Joined: 06 Jun 2008 Posts: 8491 Location: Dubuque, Iowa, USA
In COBOL, you can intiialize a table manually (which in your case would require 4096 MOVE statements per variable), or use VALUE statements as you have posted, or you can read the table values from a file and load them into the table. Your posted solution is as good as the other two.
This will probably work OK, but is there a more elegant / more efficient solution?
Elegance is in the eye of the beholder, so that part of your question is not answerable. And in this time of mainframes running tens of millions to hundreds of millions of COBOL statements per second of CPU time, why would you even think of efficiency at this point?
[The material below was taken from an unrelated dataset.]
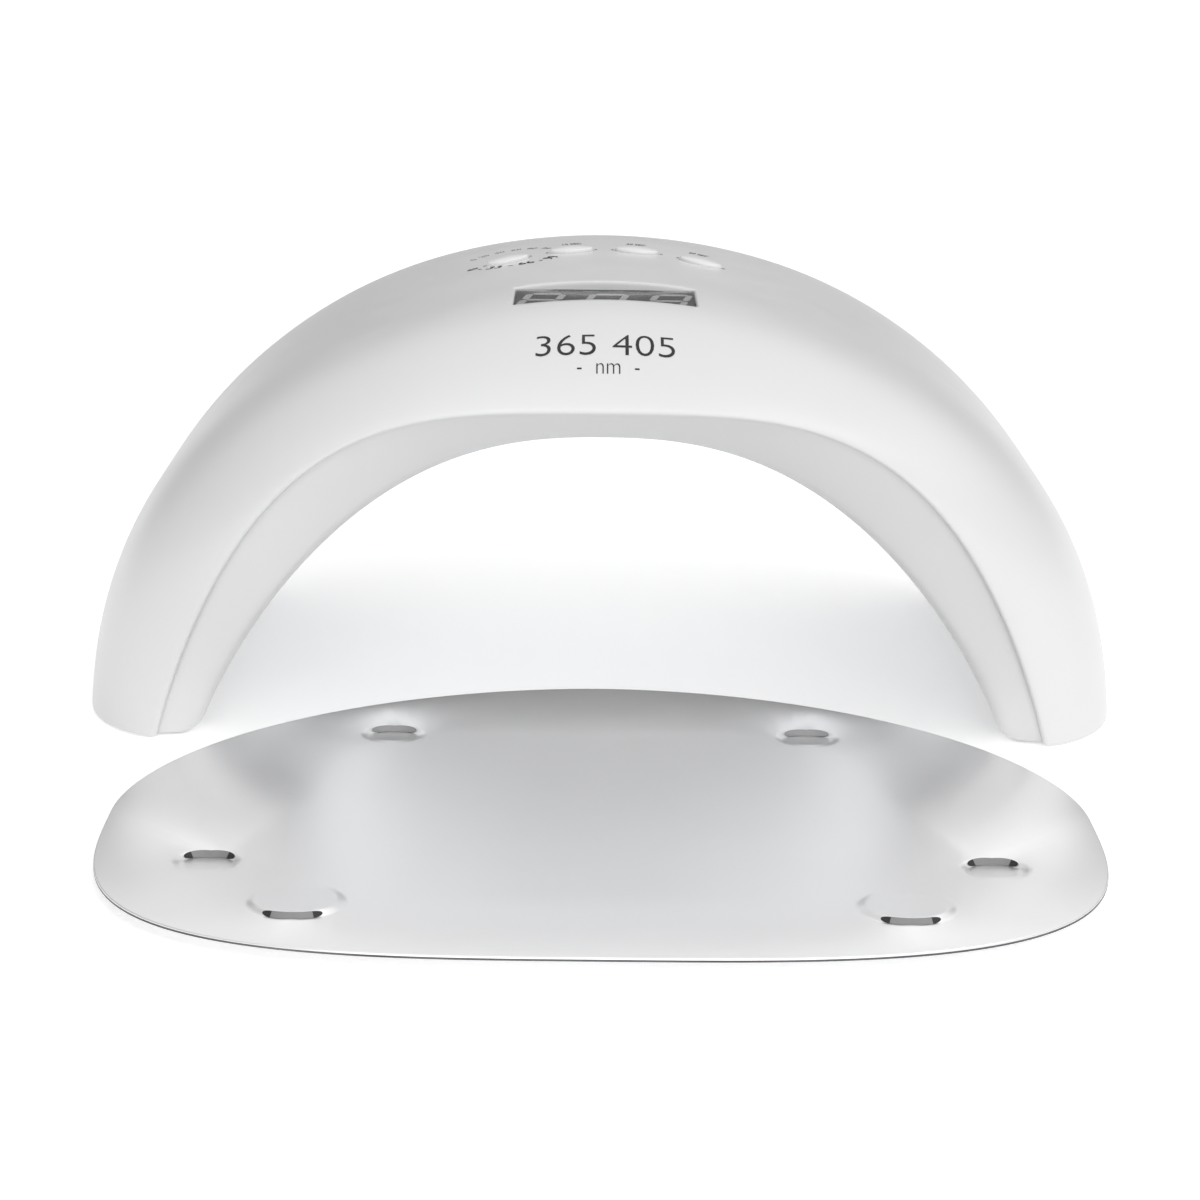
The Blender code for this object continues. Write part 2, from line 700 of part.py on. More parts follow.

The ONLY time you should EVER be concerned with efficiency is if the program is not completing within the amount of time it has for execution -- period.
As Bill already stated, in the code you posted, the field formats do not match. This means that you would fill your array element by element at its lowest level which I find neither elegant nor efficient. :-)
My approach would be to use loop to fill the first 64 inner elements, then move the first outer element to the remainder of the array, like so:
repeat varying i-inner from 1 by 1
until i-inner > 64
compute COUNT-0001 (1 i-inner) = i-inner - 1
repeat varying i-outer from 2 by 1
until i-outer > 64
move OUT-GROUP-MULT-2-0002 (1) to OUT-GROUP-MULT-2-0002 (i-outer)
An additional structure would not necessarily be required for this. Of course, if you need to do the initialization multiple times, it may be advisable to use an additional structure, so the first loop needs to be executed only once.